De retour à la maison, Yasser et Haïtoutou avaient verrouillé la porte derrière eux comme si un monstre invisible rôdait déjà dans les rues.
Ils racontèrent tout à leur famille, dans les moindres détails :
le marché désert, les rues silencieuses, cet homme en fuite, le regard fou.
Tarki, adossé au mur, secoua la tête, incrédule.
— Sérieusement ? Vous flippez pour un clochard parano ?
— Ce n'était pas un clochard, répondit Yasser avec fermeté. Il avait peur... une vrai peur.
Mohamed, leur père, jusque-là silencieux, fit glisser son chapelet entre ses doigts plus vite qu'à l'accoutumée.
— Quand l'instinct parle... il vaut mieux l'écouter, murmura-t-il.
Un silence pesant s'abattit sur le salon.
Faiza resserra Maryam contre elle, tandis qu'Océane échangeait un regard inquiet avec Echati.
— Même si on exagère... on doit être prêts, dit Yasser, plus déterminé que jamais. Je prépare un kit de survie.
Haïtoutou hocha la tête.
— Faut qu'on mette de côté de l'eau, de la bouffe, des piles...
— Et des armes, ajouta Yasser.
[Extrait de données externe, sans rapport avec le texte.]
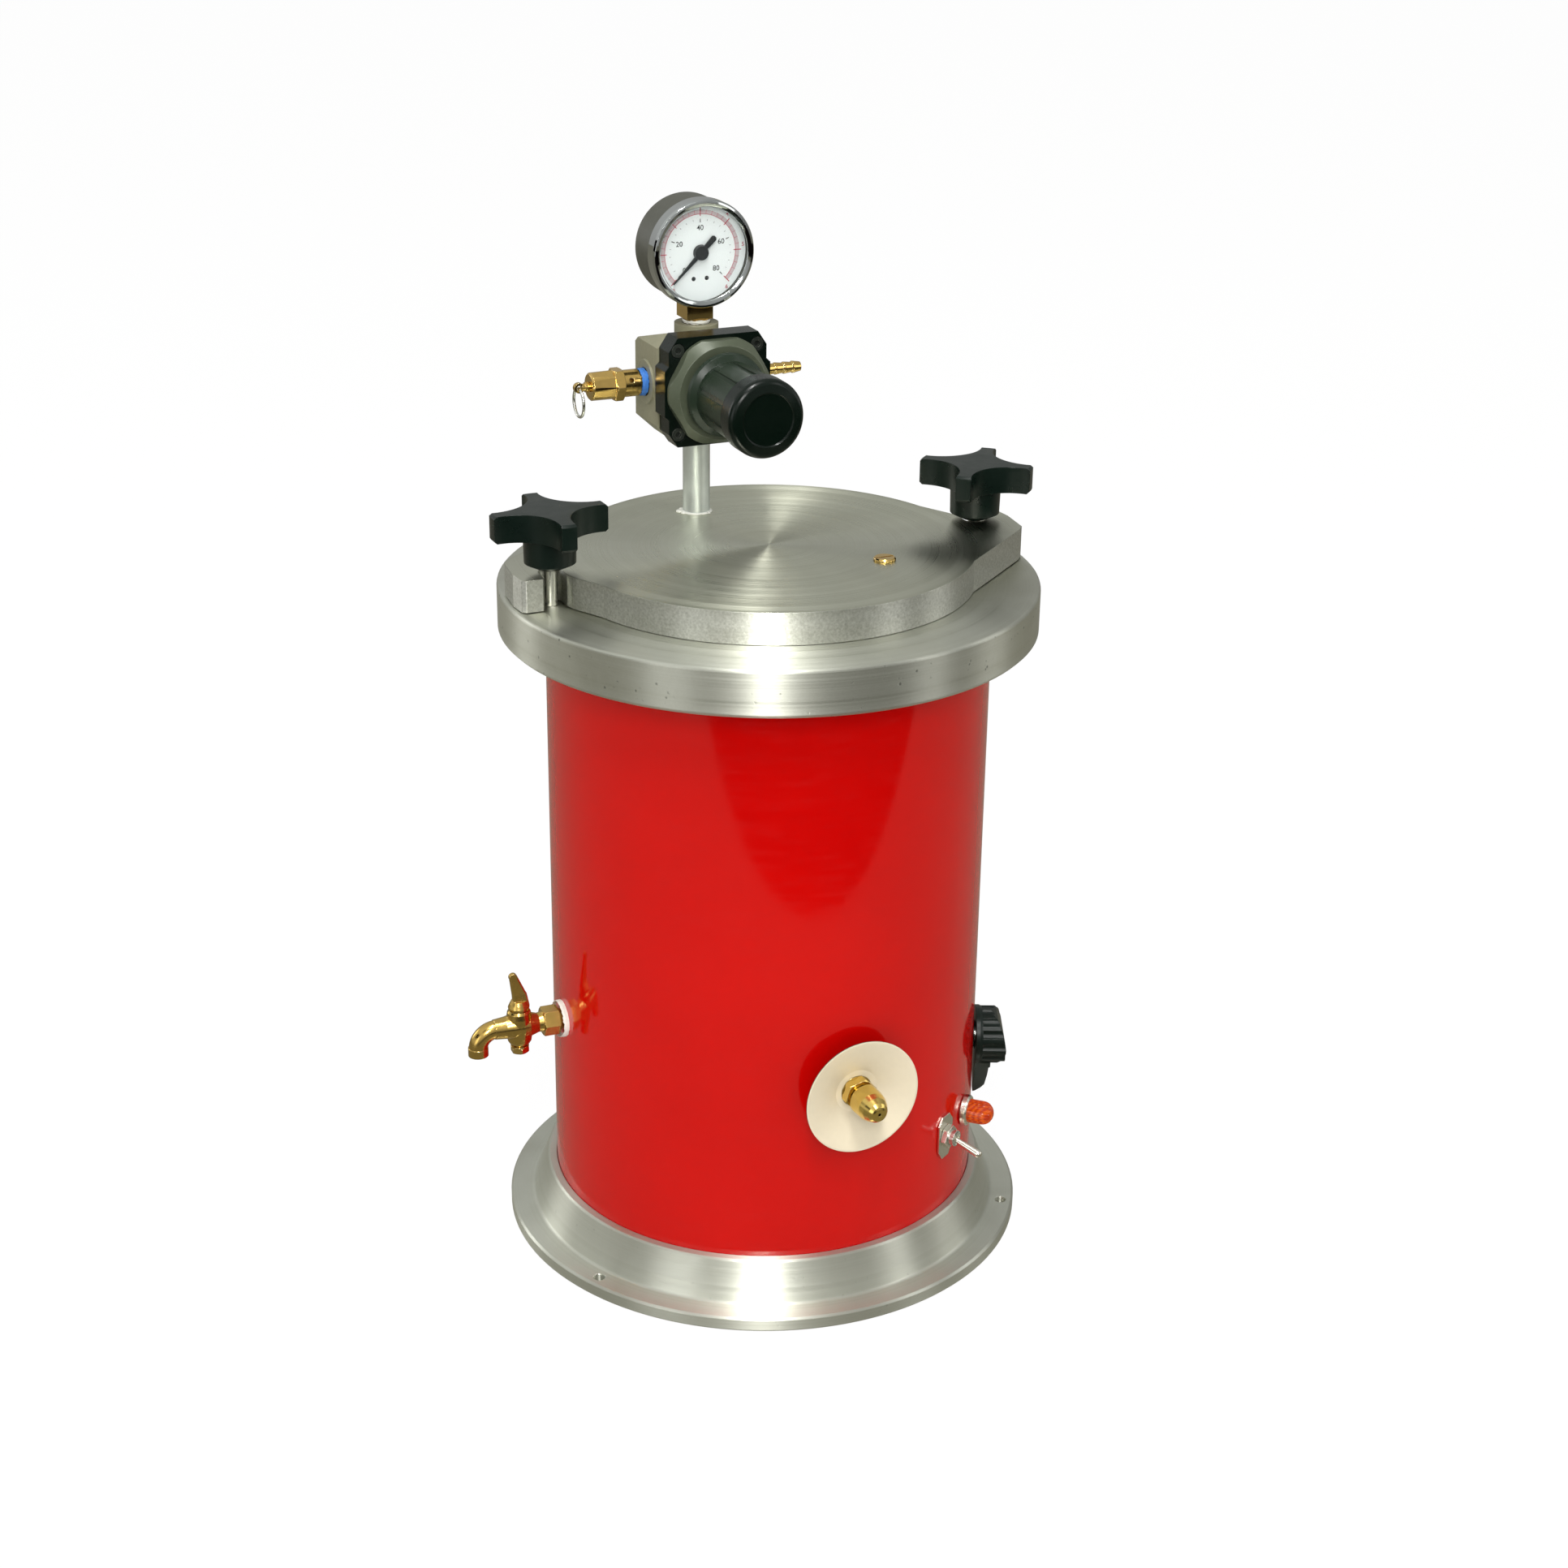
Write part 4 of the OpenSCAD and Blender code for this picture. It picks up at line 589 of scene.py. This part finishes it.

On ne sait jamais contre quoi on devra se défendre.
Tarki soupira, les bras croisés.
— Vous êtes en train de me dire qu'on passe en mode guerre pour des rumeurs ?
Halima, jusqu'ici concentrée sur son plat, posa la cuillère avec douceur mais fermeté.
— On se prépare. Et si rien n'arrive... on sera juste plus prudents. Si quelque chose arrive... on sera peut-être encore là pour en parler.
Les mots de leur mère frappèrent plus fort que n'importe quel discours.
Le reste de la soirée se déroula sous tension.
Chacun se préparaient à sa manière, ramassant ce qu'ils pouvaient : lampes torches, conserves, médicaments oubliés dans les tiroirs.
Dehors, la nuit s'étendait, lourde et menaçante.
Chaque courant d'air faisait grincer les volets.
Chaque craquement de bois sonnait comme un avertissement.
— On dirait que la ville retient son souffle... murmura Faiza, blême.
Personne ne trouva vraiment le sommeil cette nuit-là.
Et au fond d'eux, tous savaient que ce n'était que le début.